» **What you have to do**
Repeat exactly what appears from the opening line of the listing to the line with "finish[cut & along & on_ridge]", inclusive.
--- --- ---
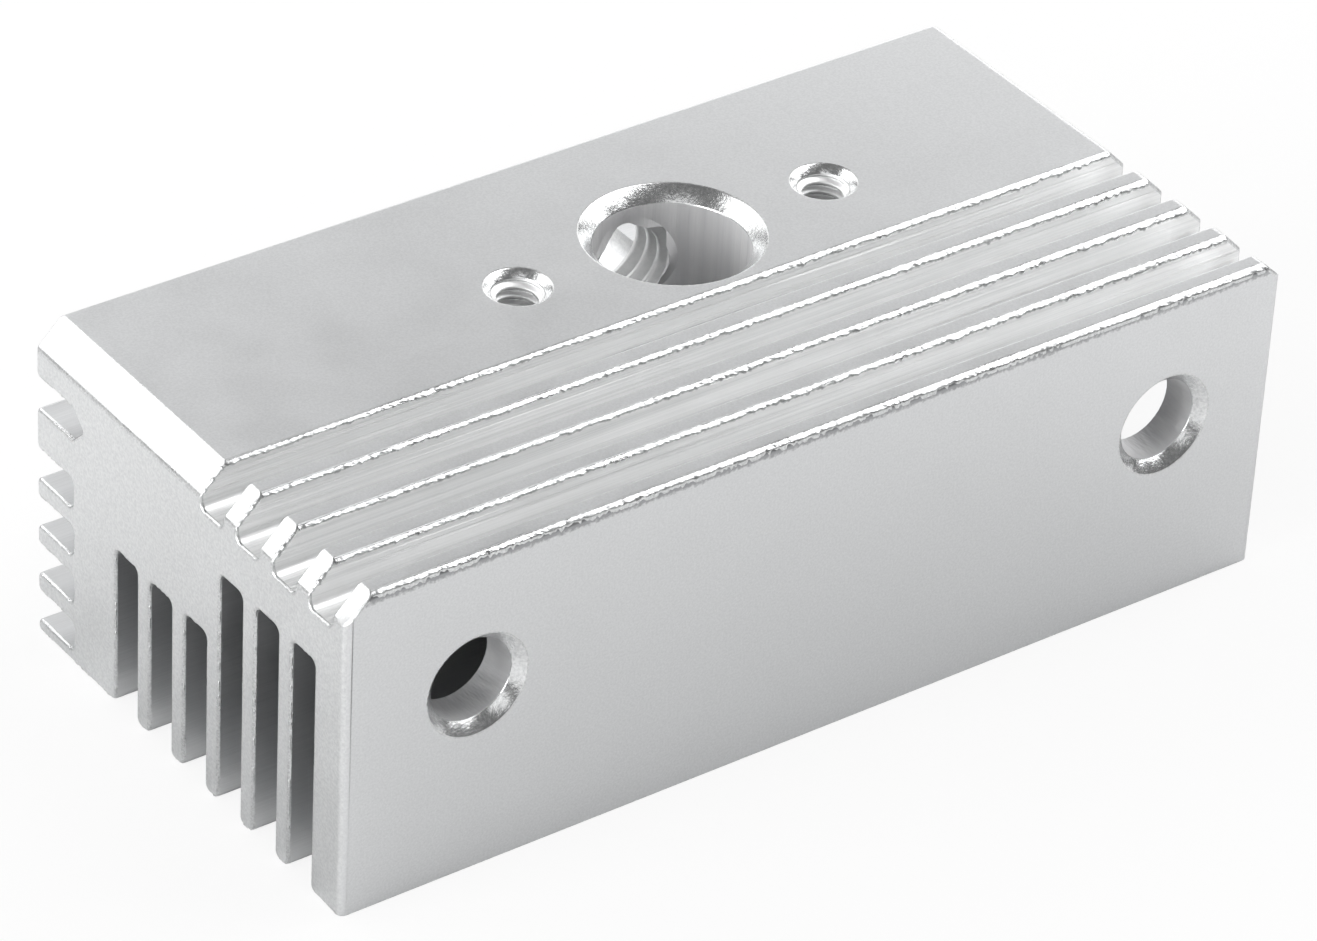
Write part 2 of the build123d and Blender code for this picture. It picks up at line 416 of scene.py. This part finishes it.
# How far a face's unit normal leans towards an axis: the limits between one kind of face and another
slightly, little, partly, mostly, nearly = 0.1, 0.2, 0.3, 0.6, 0.9
at_45_degrees, mouth_lean = math.sqrt(0.5), 0.15
skin, ridge_skin, mouth_margin = 0.1 * MM, 0.15 * MM, 0.1 * MM
below_grooves, past_grooves = 0.05 * MM, 0.09 * MM
behind_grooves = low[1] + rim_width + groove_count * groove_width + (groove_count - 1) * ridge_width + past_grooves
cut = finish != block_finishes.index(burnished)
along = turns_x < little
inside = (z < high[2] - skin) & (y > low[1] + skin) & (y < high[1] - skin)
finish[cut] = block_finishes.index(tumbled)
on_plate = (faces_y < -slightly) & (y < low[1] + front_zone)
finish[cut & on_plate] = block_finishes.index(fronted)
finish[cut & (turns_x > mostly)] = block_finishes.index(sawn)
finish[cut & along & inside] = block_finishes.index(slotted)
in_grooves = (z > high[2] - groove_depth - below_grooves) & (y < behind_grooves)
finish[cut & along & inside & in_grooves] = block_finishes.index(grooved)
on_ridge = (faces_z > mostly) & (z > high[2] - ridge_skin) & (y < behind_grooves)
finish[cut & along & on_ridge] = block_finishes.index(shaded_ridge_tops)

from_bore = np.hypot(x - bore[0], y - bore[1])
finish[(from_bore < bore_radius * hole_margin) & (turns_z < partly)] = block_finishes.index(reamed)
top_mouths = (from_bore < bore_radius + bore_chamfer + mouth_margin) & (z > high[2] - bore_chamfer - mouth_margin)
for side in (-1, 1):
    from_small = np.hypot(x - small[0] - side * small_half_spacing, y - small[1])
    near_small = from_small < small_radius + small_chamfer + mouth_margin
    top_mouths |= near_small & (z > high[2] - small_chamfer - mouth_margin)
    from_screw = np.hypot(x - screw[0] - side * screw_half_spacing, z - screw[2])
    finish[(from_screw < screw_radius * hole_margin) & (turns_y < partly)] = block_finishes.index(drilled)
    near_screw = (from_screw < screw_radius + screw_chamfer + mouth_margin) & (y < low[1] + mouth_zone)
    finish[near_screw & (turns_y > partly) & (turns_y < nearly)] = block_finishes.index(turned)
finish[top_mouths & (np.abs(faces_z - at_45_degrees) < mouth_lean)] = block_finishes.index(turned)
finished.polygons.foreach_set("material_index", finish)
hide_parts("heat_sink")
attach(block, "root")

# The crests. Drawing and tumbling have rolled a rough, bright bead along the five long edges on the plate's side:
# the plate's own, the three ridges' and the flat's. Each lies over the edge's rounding and dies out at its ends.
crest_step, crest_fade = 0.04 * MM, 0.25 * MM
crest_sink, crest_end_sink, front_gap = 0.002 * MM, 0.02 * MM, 0.001 * MM
crest_grain, narrowest, upper_wander = 0.004 * MM, 0.6, 0.3
# Blur lengths of the crests' wander along and across the strip, in its cells: a fine one and a broad, weaker one
ripple, heave, heave_share = (1.2, 3), (5, 9), 0.6


def smoothed_noise(rows, columns, row_length, column_length, random):
    """White noise blurred by a Gaussian of the given lengths, in cells, and scaled to a spread of one.

    The blur weakens each wave by exp(-20 (length x frequency)^2). 20 is about 2 pi squared, so a length is the
    Gaussian's standard deviation.
    """
    along, across = np.fft.fftfreq(rows)[:, None] * row_length, np.fft.fftfreq(columns) * column_length
    blur = np.exp(-20 * (along**2 + across**2))
    field = np.fft.ifft2(np.fft.fft2(random.standard_normal((rows, columns))) * blur).real
    return field / field.std()


def worn_crest(name, start, reach, slopes, lengths, raggedness, random):
    """A strip carried along X, its section walked forwards and down in straight steps.

    slopes are the steps' angles in degrees and lengths their lengths in millimetres, which wander along X by
    raggedness, more so lower down. Fine grain lies over the whole. The strip is narrower at the left, and starts
    nearer to the edge there by a share of reach. Its ends, and its borders, sink just under the flats beside it.
    """
    along = np.arange(low[0] + left_chamfer, high[0] - right_chamfer, crest_step)
    ends = np.clip(np.minimum(along - along[0], along[-1] - along) / crest_fade, 0, 1)[:, None]
    steps, count = np.radians(slopes), len(slopes)
    wander = smoothed_noise(len(along), count, *ripple, random)
    wander = wander + heave_share * smoothed_noise(len(along), count, *heave, random)
    widening = np.linspace(narrowest, 1.0, len(along))[:, None]
    run = np.array(lengths) * MM * widening * (1 + raggedness * wander * np.linspace(upper_wander, 1, count))
    zero = np.zeros((len(along), 1))
    forward = np.hstack([zero, np.cumsum(run * np.cos(steps), 1)])
    down = np.hstack([zero, np.cumsum(run * np.sin(steps), 1)])
    speckle = crest_grain * smoothed_noise(len(along), count + 1, 1, 1, random) * ends
    swelling = np.sin(np.linspace(0, math.pi, count + 1)) ** 0.5
    deep = crest_sink + (1 - ends) * crest_end_sink
    start = start - reach * (1 - widening)
    crest_y = np.maximum(start - forward + deep - speckle * swelling, low[1] + front_gap)
    crest_z = np.minimum(high[2] - down - deep + speckle * swelling, high[2])
    return surface(name, np.stack([along[:, None] + 0 * crest_y, crest_y, crest_z], -1), burnished)


random = np.random.default_rng(31)
plate_slopes = (5, 18, 28, 32, 35, 38, 42, 60, 76, 81, 85, 96, 100)
plate_lengths = (0.05, 0.03, 0.05, 0.05, 0.05, 0.05, 0.04, 0.03, 0.06, 0.08, 0.06, 0.03, 0.04)
worn_crest(
    "plate_crest", start=low[1] + 0.305 * MM, reach=0.25 * MM, slopes=plate_slopes, lengths=plate_lengths,
    raggedness=0.12, random=random,
)
ridge_slopes = (8, 20, 30, 34, 37, 40, 44, 65, 90, 115, 140, 155)
ridge_lengths = (0.05, 0.03, 0.05, 0.05, 0.04, 0.04, 0.03, 0.03, 0.04, 0.04, 0.05, 0.05)
for i in range(groove_count):
    edge = low[1] + rim_width + groove_width + i * (groove_width + ridge_width)
    worn_crest(
        f"groove_crest_{i + 1}", start=edge + 0.18 * MM, reach=0.2 * MM, slopes=ridge_slopes, lengths=ridge_lengths,
        raggedness=0.14, random=random,
    )

# The burrs. Sawing and chamfering left a fine, lumpy burr round both end faces and round each facet of the left
# chamfer. Tumbling has pressed it down into a bright bead along the worn edge.
burr_step, burr_sides, inside_box = 0.05 * MM, 10, 0.0005 * MM
# The sum of two faces' unit normals is 1.85 long where they meet at 45 degrees, and 0.43 less at a right angle
blunt, keenness_range, rear_looking = 1.85, 0.43, 0.1
thinnest_lump, thickest_lump, blunt_share = 0.2, 2.4, 0.3


def burr(name, corners, outwards, thickness, sink, unevenness, random):
    """A tube round a closed outline, set in from its edges along the mean of the two faces there, its radius uneven.

    The tube is thinner where the two faces meet at a blunt angle, and on the sides that look to the rear.
    """
    edges = np.roll(corners, -1, 0) - corners
    lengths = np.linalg.norm(edges, axis=1)
    reached = np.concatenate([[0], np.cumsum(lengths)])
    count = int(reached[-1] / burr_step)
    travelled = np.linspace(0, reached[-1], count, endpoint=False)
    which = np.searchsorted(reached, travelled, "right") - 1
    share = ((travelled - reached[which]) / lengths[which])[:, None]
    middle = corners[which] + share * edges[which]
    tangent, outward = edges[which] / lengths[which][:, None], outwards[which]
    keen = ((blunt - np.linalg.norm(outward, axis=1)) / keenness_range).clip(0, 1) * (outward[:, 1] < rear_looking)
    tangent = sum(np.roll(tangent, shift, 0) for shift in (-1, 0, 1))
    outward = sum(np.roll(outward, shift, 0) for shift in (-1, 0, 1))
    tangent = tangent / np.linalg.norm(tangent, axis=1)[:, None].clip(1e-9)
    outward = outward - (outward * tangent).sum(1)[:, None] * tangent
    outward = outward / np.linalg.norm(outward, axis=1)[:, None].clip(1e-9)
    sideways = np.cross(tangent, outward)
    lumps = smoothed_noise(count, 1, 1, 1, random)[:, 0] + smoothed_noise(count, 1, 4, 1, random)[:, 0]
    swell = (1 + unevenness * lumps).clip(thinnest_lump, thickest_lump)
    radius = (thickness * (blunt_share + (1 - blunt_share) * keen) * swell)[:, None]
    turn = np.linspace(0, 2 * math.pi, burr_sides, endpoint=False)
    heart = middle - sink * outward
    rings = [heart + radius * (math.cos(a) * outward + math.sin(a) * sideways) for a in turn]
    return surface(name, np.clip(np.stack(rings, 1), low + inside_box, high - inside_box), burnished, closed=True)


# An end face's outline goes round all its slots and has hundreds of corners, and a facet's has a few dozen
most_facet_corners = 100
for i, (corners, outwards) in enumerate(end_loops):
    if len(corners) > most_facet_corners:
        burr(
            f"end_burr_{i + 1}", corners, outwards,
            thickness=0.020 * MM, sink=0.072 * MM, unevenness=0.9, random=random,
        )
    elif corners[0, 0] < 0:
        burr(
            f"facet_burr_{i + 1}", corners, outwards,
            thickness=0.074 * MM, sink=0.076 * MM, unevenness=0.24, random=random,
        )

# The grub screw's thread, M4 x 0.7, tapped from the rear fins through into the throat bore.
# Its crests are cut off by the bore, and it stops on both sides of the screw slot.

# A thread's depth, half its crest's width and half its root's, as shares of the pitch
thread_depth, crest_half, root_half = 0.5413, 0.125, 0.0625
grub_pitch, rear_slot_depth = 0.7 * MM, 2.5 * MM
# How far the thread's root lies behind the hole's wall, and the points round each hole and in one turn's pitch
bedding, grub_around, small_around, steps_per_turn = 0.002 * MM, 120, 72, 14


def thread_height(turns, pitch):
    """The inward height of a 60 degree thread at a place given in turns: flat crest, straight flanks, flat root."""
    from_crest = np.abs(turns - np.floor(turns) - 0.5) * pitch
    flank_run = (0.5 - crest_half - root_half) * pitch
    return thread_depth * pitch * np.clip(((0.5 - root_half) * pitch - from_crest) / flank_run, 0, 1)


# Tapped threads: dull, because the tap tears the soft metal a little. The tears are drawn coarse, to show. Their
# pale shades are painted light, for light falling into the holes
tapped = finish_of(
    "tapped_aluminium_painted_light", ("#F0F1F1", "#F9F9F9"),
    roughness=0.55, grain=0.2 * MM, relief=0.006 * MM, mottle=0.04,
)

# Each row of points goes once round the hole. The first row lies on the bore's wall, which curves, and the last at
# the slot's inner end. Its radius is the hole's less the thread's height, which climbs one pitch in each turn.
angle = np.linspace(0, 2 * math.pi, grub_around, endpoint=False)
slot_bottom = high[1] - rear_slot_depth
wall = bore[1] + np.sqrt(bore_radius**2 - np.minimum(grub_radius * np.abs(np.sin(angle)), bore_radius) ** 2)
rows = int((slot_bottom - wall.min()) / grub_pitch * steps_per_turn)
run = np.linspace(0, 1, rows)[:, None]
depth_in = wall + run * (slot_bottom - wall)
height = thread_height(depth_in / grub_pitch - angle / (2 * math.pi), grub_pitch)
height[-1] = 0
radius = grub_radius + bedding - height
radius = np.vstack([np.full(grub_around, grub_radius + bedding), radius])
depth_in = np.vstack([wall, depth_in])
thread = np.stack([grub[0] + radius * np.sin(angle), depth_in, grub[2] + radius * np.cos(angle)], -1)
threads = surface("grub_screw_thread", thread, tapped, closed=True)
# The ring between the first two rows is the thread's cut end in the bore's wall: flat, and reamed with the wall
beyond_mouth = np.arange(len(threads.data.polygons)) >= grub_around
threads.data.materials.append(reamed)
threads.data.polygons.foreach_set("use_smooth", beyond_mouth)
threads.data.polygons.foreach_set("material_index", 1 - beyond_mouth.astype(np.int32))

# The threads of the two small holes, M2 x 0.4, each tapped down from its countersunk mouth.
# The chamfer at each mouth cuts their first turn away.
small_pitch, small_run = 0.4 * MM, 4.2 * MM
small_top = high[2] - small_chamfer
rows = int(small_run / small_pitch * steps_per_turn)
drop = np.linspace(0, small_run, rows)[:, None]
angle = np.linspace(0, 2 * math.pi, small_around, endpoint=False)
for side, name in ((-1, "left"), (1, "right")):
    level = small_top - drop + 0 * angle
    height = thread_height(level / small_pitch - angle / (2 * math.pi), small_pitch)
    height[-1] = 0
    radius = np.maximum(small_radius + bedding - height, small_radius - drop)
    middle = small[0] + side * small_half_spacing
    thread = np.stack([middle + radius * np.cos(angle), small[1] + radius * np.sin(angle), level], -1)
    surface(f"small_thread_{name}", thread, tapped, closed=True)
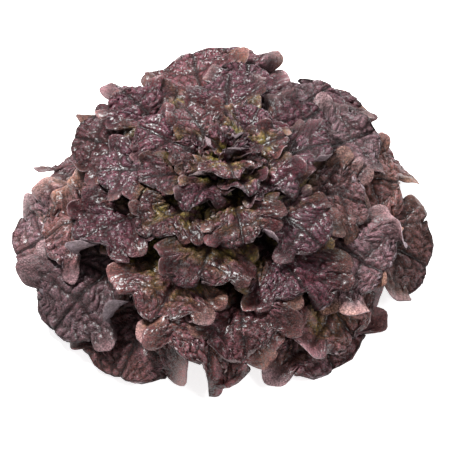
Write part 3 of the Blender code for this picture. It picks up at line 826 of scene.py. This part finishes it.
# %% [markdown]
# ## Finishes
# The upper face is dark purple-brown and waxy, greener near the root, greyer on the lobes, with
# a pale thin rib. The lower face is duller, a greyish mauve. One material could tell the faces
# apart by which side is seen, but the export can't keep that, so each face has its own. Both
# have the same fine net of veins and the same clouds, which are node groups used by each finish
# with its own values.

# %% Adding and feeding nodes
def feed(tree, socket, value):
    """Sets a node's input to a value, or links another node's output to it."""
    if isinstance(value, bpy.types.NodeSocket):
        tree.links.new(value, socket)
    else:
        socket.default_value = value


def add(tree, kind, group=None, **inputs):
    """A node, or a shared group, with values or other nodes' sockets on its named inputs."""
    made = tree.nodes.new(kind)
    if group:
        made.node_tree = group
    for name, value in inputs.items():
        feed(tree, made.inputs[name.replace("_", " ")], value)
    return made


# %% Mixing colours, arithmetic, and a leaf's masks
MIX_SOCKETS = (0, 6, 7)  # the share and the two colours


def masked(tree, share, first, second):
    """Colour mix of two colours or sockets by a share."""
    mix = tree.nodes.new("ShaderNodeMix")
    mix.data_type = "RGBA"
    for number, value in zip(MIX_SOCKETS, (share, first, second)):
        feed(tree, mix.inputs[number], value)
    return mix.outputs[2]


def math_node(tree, operation, *values):
    """One step of arithmetic on values or sockets; a sum is kept between 0 and 1."""
    made = tree.nodes.new("ShaderNodeMath")
    made.operation = operation
    made.use_clamp = operation == "MULTIPLY_ADD"
    for socket, value in zip(made.inputs, values):
        feed(tree, socket, value)
    return made.outputs[0]


def mask_of(tree, name):
    """A leaf's own attribute as a value."""
    made = tree.nodes.new("ShaderNodeAttribute")
    made.attribute_name = name
    return made.outputs["Fac"]


# %% Shared groups: the net of fine veins, and cloudy patches
def new_group(name, inputs, outputs):
    """An empty shader node group with float or vector inputs and float outputs."""
    group = bpy.data.node_groups.new(name, "ShaderNodeTree")
    for label, kind, value in inputs:
        socket = group.interface.new_socket(label, in_out="INPUT", socket_type=kind)
        if value is not None:
            socket.default_value = value
    for label in outputs:
        group.interface.new_socket(label, in_out="OUTPUT", socket_type="NodeSocketFloat")
    return group, group.nodes.new("NodeGroupInput"), group.nodes.new("NodeGroupOutput")


net, net_in, net_out = new_group("net of veins", [
    ("Vector", "NodeSocketVector", None), ("Cell size", "NodeSocketFloat", 0.002),
    ("Wobble", "NodeSocketFloat", 0.3)], ["Height", "Vein"])
per_cell = math_node(net, "DIVIDE", 1.0, net_in.outputs["Cell size"])
cells_at = net.nodes.new("ShaderNodeVectorMath")
cells_at.operation = "SCALE"
net.links.new(net_in.outputs["Vector"], cells_at.inputs[0])
net.links.new(per_cell, cells_at.inputs["Scale"])
bend = add(net, "ShaderNodeTexNoise", Vector=cells_at.outputs[0], Scale=0.8, Detail=2.0)
shifted = net.nodes.new("ShaderNodeVectorMath")
shifted.operation = "MULTIPLY_ADD"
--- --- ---
» **Solution for this task**
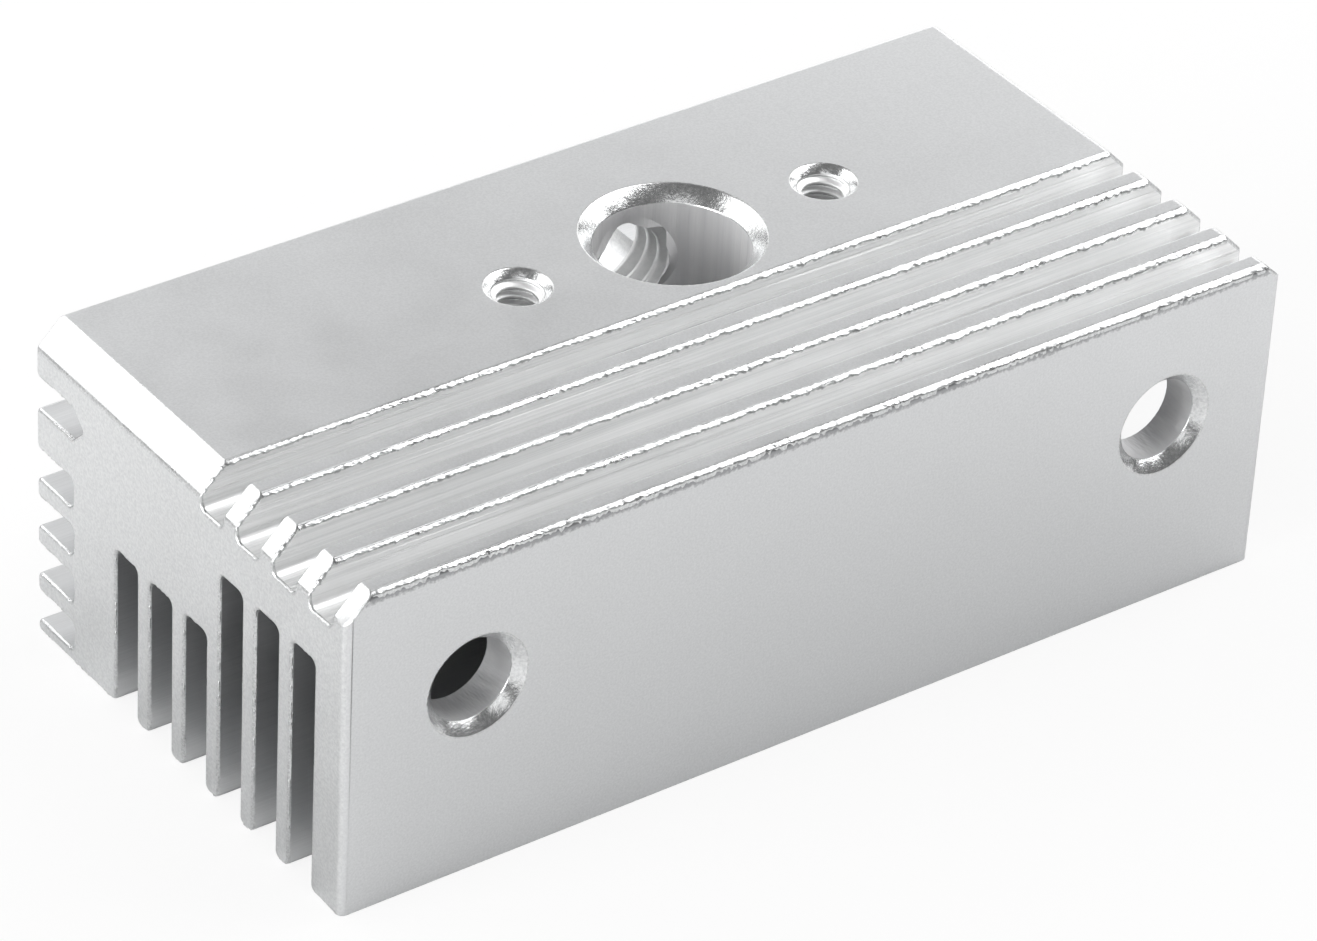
Write part 2 of the build123d and Blender code for this picture. It picks up at line 416 of scene.py. This part finishes it.
# How far a face's unit normal leans towards an axis: the limits between one kind of face and another
slightly, little, partly, mostly, nearly = 0.1, 0.2, 0.3, 0.6, 0.9
at_45_degrees, mouth_lean = math.sqrt(0.5), 0.15
skin, ridge_skin, mouth_margin = 0.1 * MM, 0.15 * MM, 0.1 * MM
below_grooves, past_grooves = 0.05 * MM, 0.09 * MM
behind_grooves = low[1] + rim_width + groove_count * groove_width + (groove_count - 1) * ridge_width + past_grooves
cut = finish != block_finishes.index(burnished)
along = turns_x < little
inside = (z < high[2] - skin) & (y > low[1] + skin) & (y < high[1] - skin)
finish[cut] = block_finishes.index(tumbled)
on_plate = (faces_y < -slightly) & (y < low[1] + front_zone)
finish[cut & on_plate] = block_finishes.index(fronted)
finish[cut & (turns_x > mostly)] = block_finishes.index(sawn)
finish[cut & along & inside] = block_finishes.index(slotted)
in_grooves = (z > high[2] - groove_depth - below_grooves) & (y < behind_grooves)
finish[cut & along & inside & in_grooves] = block_finishes.index(grooved)
on_ridge = (faces_z > mostly) & (z > high[2] - ridge_skin) & (y < behind_grooves)
finish[cut & along & on_ridge] = block_finishes.index(shaded_ridge_tops)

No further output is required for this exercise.